Another thread I find fascinating is how mirrors, windows, and thresholds stand in for the limits between self-determination and external pressure. Anna's reflection—both literal and social—shows her being fractured between inner desires and the reflected image the world forces on her. She looks in mirrors, experiences the gaze of Petersburg society, and sees herself alternately as desirable, guilty, and monstrous. Places like grand drawing rooms, railway platforms, and even carriages are thresholds where decisions happen or are made for you. I often bring this up in casual chats with other readers: the literal movement through spaces in 'Anna Karenina' tracks moral movement too. Tolstoy layers these physical boundaries with moral consequence, so moments of crossing a threshold often feel like crossings into inevitability.

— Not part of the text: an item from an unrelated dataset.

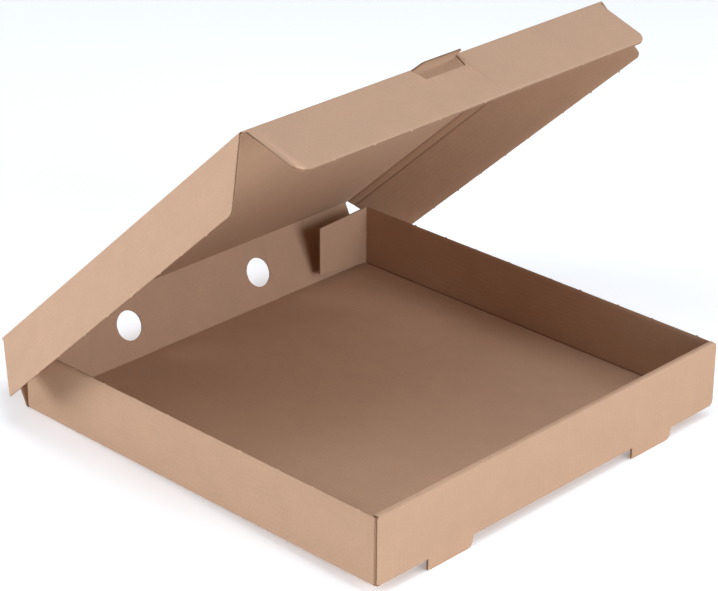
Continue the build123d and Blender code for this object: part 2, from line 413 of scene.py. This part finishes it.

On a broader symbolic level, nature and the agricultural cycles around Levin operate as a counterpoint to Anna's doom. Harvests, seasons, the earth's rhythms suggest a different kind of fate—one tied to work, faith, and gradual renewal rather than social catastrophe. Levin's grappling with meaning is Tolstoy's philosophical answer to fatalism: fate can be experienced as both impersonal historical force and intimate spiritual unfolding. Then there are subtler, recurring symbols—the musical dances and social balls that act like whirlpools drawing people together, letters and news that alter trajectories, and the military uniform Vronsky wears as a symbol of honor and the rigid codes of society. Reading 'Anna Karenina' on a rainy evening, I found myself pausing at the train scenes and thinking about how every technological advance and social ritual in the novel becomes a vector for a person's destiny. Tolstoy doesn't reduce fate to a single metaphysical law; he scatters it across objects, spaces, and social rituals, so that fate feels both inevitable and painfully human—woven by gossip, geography, and inner turmoil. If you're a slow reader like me, take the time to notice how place and object echo characters' limits; it makes the tragedy feel diabolically plausible rather than merely theatrical.